WHAT THE TASK REQUIRES: In this exercise, reproduce all the entries that follow exactly.

Recorded data:
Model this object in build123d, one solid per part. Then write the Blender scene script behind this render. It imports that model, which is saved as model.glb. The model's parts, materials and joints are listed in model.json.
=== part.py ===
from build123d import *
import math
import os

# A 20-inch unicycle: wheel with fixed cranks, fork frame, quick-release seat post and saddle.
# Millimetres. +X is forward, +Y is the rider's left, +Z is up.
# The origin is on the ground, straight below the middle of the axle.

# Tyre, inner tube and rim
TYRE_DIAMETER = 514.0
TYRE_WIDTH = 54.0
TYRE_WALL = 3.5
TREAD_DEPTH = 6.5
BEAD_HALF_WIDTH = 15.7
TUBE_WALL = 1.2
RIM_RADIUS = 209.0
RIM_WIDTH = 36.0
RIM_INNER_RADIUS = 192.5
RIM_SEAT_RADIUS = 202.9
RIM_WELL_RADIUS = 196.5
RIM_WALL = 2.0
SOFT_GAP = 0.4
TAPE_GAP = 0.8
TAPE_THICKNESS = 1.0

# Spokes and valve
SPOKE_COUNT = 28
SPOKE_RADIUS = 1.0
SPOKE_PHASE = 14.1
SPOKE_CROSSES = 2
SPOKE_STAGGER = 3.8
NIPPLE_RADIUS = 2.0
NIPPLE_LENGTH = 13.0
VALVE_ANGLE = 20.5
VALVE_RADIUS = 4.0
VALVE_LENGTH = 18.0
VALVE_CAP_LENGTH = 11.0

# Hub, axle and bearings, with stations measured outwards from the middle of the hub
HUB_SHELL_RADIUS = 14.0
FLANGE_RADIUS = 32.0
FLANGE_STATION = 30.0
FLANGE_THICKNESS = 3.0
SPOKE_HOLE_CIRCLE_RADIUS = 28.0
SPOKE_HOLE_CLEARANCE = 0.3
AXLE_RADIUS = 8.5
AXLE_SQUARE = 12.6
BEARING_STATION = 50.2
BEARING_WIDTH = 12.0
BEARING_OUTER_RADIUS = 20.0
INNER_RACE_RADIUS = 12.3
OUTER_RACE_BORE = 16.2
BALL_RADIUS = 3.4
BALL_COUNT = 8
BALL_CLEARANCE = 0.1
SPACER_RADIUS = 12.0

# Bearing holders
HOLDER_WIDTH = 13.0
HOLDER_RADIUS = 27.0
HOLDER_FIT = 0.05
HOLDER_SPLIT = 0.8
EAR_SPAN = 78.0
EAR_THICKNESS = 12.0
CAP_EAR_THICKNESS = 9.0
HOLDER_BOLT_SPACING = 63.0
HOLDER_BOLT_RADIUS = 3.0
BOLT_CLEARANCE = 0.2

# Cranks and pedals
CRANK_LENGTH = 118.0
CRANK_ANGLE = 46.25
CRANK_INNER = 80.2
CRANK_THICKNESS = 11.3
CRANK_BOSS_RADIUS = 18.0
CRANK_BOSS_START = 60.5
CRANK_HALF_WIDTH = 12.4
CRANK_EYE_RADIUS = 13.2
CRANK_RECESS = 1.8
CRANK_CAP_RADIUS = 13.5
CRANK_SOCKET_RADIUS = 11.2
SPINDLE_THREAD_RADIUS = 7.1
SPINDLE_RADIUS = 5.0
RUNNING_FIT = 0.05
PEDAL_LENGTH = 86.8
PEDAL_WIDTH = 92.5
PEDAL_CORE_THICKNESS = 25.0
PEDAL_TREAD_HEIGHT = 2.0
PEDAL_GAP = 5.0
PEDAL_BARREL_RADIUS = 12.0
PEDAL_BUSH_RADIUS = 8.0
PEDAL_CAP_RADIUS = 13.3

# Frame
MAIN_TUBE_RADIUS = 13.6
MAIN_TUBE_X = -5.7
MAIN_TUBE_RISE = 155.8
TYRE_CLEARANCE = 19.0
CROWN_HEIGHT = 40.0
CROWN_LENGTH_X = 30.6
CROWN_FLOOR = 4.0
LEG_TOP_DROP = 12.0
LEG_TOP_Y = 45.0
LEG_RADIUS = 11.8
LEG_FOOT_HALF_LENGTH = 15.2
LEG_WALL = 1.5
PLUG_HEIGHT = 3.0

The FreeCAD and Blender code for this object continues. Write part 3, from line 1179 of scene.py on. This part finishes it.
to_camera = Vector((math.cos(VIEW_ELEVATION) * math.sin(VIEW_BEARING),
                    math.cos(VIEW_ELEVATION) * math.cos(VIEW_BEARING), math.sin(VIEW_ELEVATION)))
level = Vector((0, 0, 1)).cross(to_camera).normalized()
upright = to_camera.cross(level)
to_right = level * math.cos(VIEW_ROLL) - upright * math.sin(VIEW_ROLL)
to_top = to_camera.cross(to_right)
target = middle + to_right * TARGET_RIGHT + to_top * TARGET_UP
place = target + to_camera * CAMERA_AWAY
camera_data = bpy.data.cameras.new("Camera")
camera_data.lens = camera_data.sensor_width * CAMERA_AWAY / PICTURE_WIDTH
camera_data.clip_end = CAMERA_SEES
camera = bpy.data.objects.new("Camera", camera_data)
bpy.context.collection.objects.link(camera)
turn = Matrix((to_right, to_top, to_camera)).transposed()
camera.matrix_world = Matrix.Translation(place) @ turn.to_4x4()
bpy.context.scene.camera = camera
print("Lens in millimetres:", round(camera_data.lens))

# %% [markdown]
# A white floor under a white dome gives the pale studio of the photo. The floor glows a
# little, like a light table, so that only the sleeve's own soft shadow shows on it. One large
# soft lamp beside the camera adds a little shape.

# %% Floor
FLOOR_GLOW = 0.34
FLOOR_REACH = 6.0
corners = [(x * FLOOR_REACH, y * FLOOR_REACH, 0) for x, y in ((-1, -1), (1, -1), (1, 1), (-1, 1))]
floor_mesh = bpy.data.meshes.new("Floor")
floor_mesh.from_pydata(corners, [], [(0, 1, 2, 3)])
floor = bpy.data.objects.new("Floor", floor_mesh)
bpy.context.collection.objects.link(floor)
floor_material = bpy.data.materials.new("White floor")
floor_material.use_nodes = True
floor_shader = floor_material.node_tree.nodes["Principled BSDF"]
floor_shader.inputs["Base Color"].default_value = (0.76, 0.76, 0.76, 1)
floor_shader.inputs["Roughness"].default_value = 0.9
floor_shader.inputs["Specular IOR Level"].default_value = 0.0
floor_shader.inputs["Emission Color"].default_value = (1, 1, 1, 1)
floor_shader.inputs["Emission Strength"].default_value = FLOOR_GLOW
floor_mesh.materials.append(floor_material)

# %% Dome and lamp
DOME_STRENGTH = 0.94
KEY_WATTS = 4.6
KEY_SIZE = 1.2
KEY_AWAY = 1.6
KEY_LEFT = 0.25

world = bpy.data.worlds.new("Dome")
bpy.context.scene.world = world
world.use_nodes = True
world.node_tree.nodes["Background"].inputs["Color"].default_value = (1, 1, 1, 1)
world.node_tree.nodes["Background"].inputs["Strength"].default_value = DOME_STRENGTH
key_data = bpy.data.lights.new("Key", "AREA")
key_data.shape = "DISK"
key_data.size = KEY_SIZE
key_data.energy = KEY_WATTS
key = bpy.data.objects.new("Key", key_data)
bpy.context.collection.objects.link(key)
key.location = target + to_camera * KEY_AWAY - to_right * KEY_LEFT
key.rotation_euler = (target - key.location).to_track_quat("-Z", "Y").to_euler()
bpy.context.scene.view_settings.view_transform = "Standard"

RESPONSE TO THE EXERCISE:
Model this object in build123d, one solid per part. Then write the Blender scene script behind this render. It imports that model, which is saved as model.glb. The model's parts, materials and joints are listed in model.json.
=== part.py ===
from build123d import *
import math
import os

# A 20-inch unicycle: wheel with fixed cranks, fork frame, quick-release seat post and saddle.
# Millimetres. +X is forward, +Y is the rider's left, +Z is up.
# The origin is on the ground, straight below the middle of the axle.

# Tyre, inner tube and rim
TYRE_DIAMETER = 514.0
TYRE_WIDTH = 54.0
TYRE_WALL = 3.5
TREAD_DEPTH = 6.5
BEAD_HALF_WIDTH = 15.7
TUBE_WALL = 1.2
RIM_RADIUS = 209.0
RIM_WIDTH = 36.0
RIM_INNER_RADIUS = 192.5
RIM_SEAT_RADIUS = 202.9
RIM_WELL_RADIUS = 196.5
RIM_WALL = 2.0
SOFT_GAP = 0.4
TAPE_GAP = 0.8
TAPE_THICKNESS = 1.0

# Spokes and valve
SPOKE_COUNT = 28
SPOKE_RADIUS = 1.0
SPOKE_PHASE = 14.1
SPOKE_CROSSES = 2
SPOKE_STAGGER = 3.8
NIPPLE_RADIUS = 2.0
NIPPLE_LENGTH = 13.0
VALVE_ANGLE = 20.5
VALVE_RADIUS = 4.0
VALVE_LENGTH = 18.0
VALVE_CAP_LENGTH = 11.0

# Hub, axle and bearings, with stations measured outwards from the middle of the hub
HUB_SHELL_RADIUS = 14.0
FLANGE_RADIUS = 32.0
FLANGE_STATION = 30.0
FLANGE_THICKNESS = 3.0
SPOKE_HOLE_CIRCLE_RADIUS = 28.0
SPOKE_HOLE_CLEARANCE = 0.3
AXLE_RADIUS = 8.5
AXLE_SQUARE = 12.6
BEARING_STATION = 50.2
BEARING_WIDTH = 12.0
BEARING_OUTER_RADIUS = 20.0
INNER_RACE_RADIUS = 12.3
OUTER_RACE_BORE = 16.2
BALL_RADIUS = 3.4
BALL_COUNT = 8
BALL_CLEARANCE = 0.1
SPACER_RADIUS = 12.0

# Bearing holders
HOLDER_WIDTH = 13.0
HOLDER_RADIUS = 27.0
HOLDER_FIT = 0.05
HOLDER_SPLIT = 0.8
EAR_SPAN = 78.0
EAR_THICKNESS = 12.0
CAP_EAR_THICKNESS = 9.0
HOLDER_BOLT_SPACING = 63.0
HOLDER_BOLT_RADIUS = 3.0
BOLT_CLEARANCE = 0.2

# Cranks and pedals
CRANK_LENGTH = 118.0
CRANK_ANGLE = 46.25
CRANK_INNER = 80.2
CRANK_THICKNESS = 11.3
CRANK_BOSS_RADIUS = 18.0
CRANK_BOSS_START = 60.5
CRANK_HALF_WIDTH = 12.4
CRANK_EYE_RADIUS = 13.2
CRANK_RECESS = 1.8
CRANK_CAP_RADIUS = 13.5
CRANK_SOCKET_RADIUS = 11.2
SPINDLE_THREAD_RADIUS = 7.1
SPINDLE_RADIUS = 5.0
RUNNING_FIT = 0.05
PEDAL_LENGTH = 86.8
PEDAL_WIDTH = 92.5
PEDAL_CORE_THICKNESS = 25.0
PEDAL_TREAD_HEIGHT = 2.0
PEDAL_GAP = 5.0
PEDAL_BARREL_RADIUS = 12.0
PEDAL_BUSH_RADIUS = 8.0
PEDAL_CAP_RADIUS = 13.3

# Frame
MAIN_TUBE_RADIUS = 13.6
MAIN_TUBE_X = -5.7
MAIN_TUBE_RISE = 155.8
TYRE_CLEARANCE = 19.0
CROWN_HEIGHT = 40.0
CROWN_LENGTH_X = 30.6
CROWN_FLOOR = 4.0
LEG_TOP_DROP = 12.0
LEG_TOP_Y = 45.0
LEG_RADIUS = 11.8
LEG_FOOT_HALF_LENGTH = 15.2
LEG_WALL = 1.5
PLUG_HEIGHT = 3.0

The FreeCAD and Blender code for this object continues. Write part 3, from line 1179 of scene.py on. This part finishes it.
to_camera = Vector((math.cos(VIEW_ELEVATION) * math.sin(VIEW_BEARING),
                    math.cos(VIEW_ELEVATION) * math.cos(VIEW_BEARING), math.sin(VIEW_ELEVATION)))
level = Vector((0, 0, 1)).cross(to_camera).normalized()
upright = to_camera.cross(level)
to_right = level * math.cos(VIEW_ROLL) - upright * math.sin(VIEW_ROLL)
to_top = to_camera.cross(to_right)
target = middle + to_right * TARGET_RIGHT + to_top * TARGET_UP
place = target + to_camera * CAMERA_AWAY
camera_data = bpy.data.cameras.new("Camera")
camera_data.lens = camera_data.sensor_width * CAMERA_AWAY / PICTURE_WIDTH
camera_data.clip_end = CAMERA_SEES
camera = bpy.data.objects.new("Camera", camera_data)
bpy.context.collection.objects.link(camera)
turn = Matrix((to_right, to_top, to_camera)).transposed()
camera.matrix_world = Matrix.Translation(place) @ turn.to_4x4()
bpy.context.scene.camera = camera
print("Lens in millimetres:", round(camera_data.lens))

# %% [markdown]
# A white floor under a white dome gives the pale studio of the photo. The floor glows a
# little, like a light table, so that only the sleeve's own soft shadow shows on it. One large
# soft lamp beside the camera adds a little shape.

# %% Floor
FLOOR_GLOW = 0.34
FLOOR_REACH = 6.0
corners = [(x * FLOOR_REACH, y * FLOOR_REACH, 0) for x, y in ((-1, -1), (1, -1), (1, 1), (-1, 1))]
floor_mesh = bpy.data.meshes.new("Floor")
floor_mesh.from_pydata(corners, [], [(0, 1, 2, 3)])
floor = bpy.data.objects.new("Floor", floor_mesh)
bpy.context.collection.objects.link(floor)
floor_material = bpy.data.materials.new("White floor")
floor_material.use_nodes = True
floor_shader = floor_material.node_tree.nodes["Principled BSDF"]
floor_shader.inputs["Base Color"].default_value = (0.76, 0.76, 0.76, 1)
floor_shader.inputs["Roughness"].default_value = 0.9
floor_shader.inputs["Specular IOR Level"].default_value = 0.0
floor_shader.inputs["Emission Color"].default_value = (1, 1, 1, 1)
floor_shader.inputs["Emission Strength"].default_value = FLOOR_GLOW
floor_mesh.materials.append(floor_material)

# %% Dome and lamp
DOME_STRENGTH = 0.94
KEY_WATTS = 4.6
KEY_SIZE = 1.2
KEY_AWAY = 1.6
KEY_LEFT = 0.25

world = bpy.data.worlds.new("Dome")
bpy.context.scene.world = world
world.use_nodes = True
world.node_tree.nodes["Background"].inputs["Color"].default_value = (1, 1, 1, 1)
world.node_tree.nodes["Background"].inputs["Strength"].default_value = DOME_STRENGTH
key_data = bpy.data.lights.new("Key", "AREA")
key_data.shape = "DISK"
key_data.size = KEY_SIZE
key_data.energy = KEY_WATTS
key = bpy.data.objects.new("Key", key_data)
bpy.context.collection.objects.link(key)
key.location = target + to_camera * KEY_AWAY - to_right * KEY_LEFT
key.rotation_euler = (target - key.location).to_track_quat("-Z", "Y").to_euler()
bpy.context.scene.view_settings.view_transform = "Standard"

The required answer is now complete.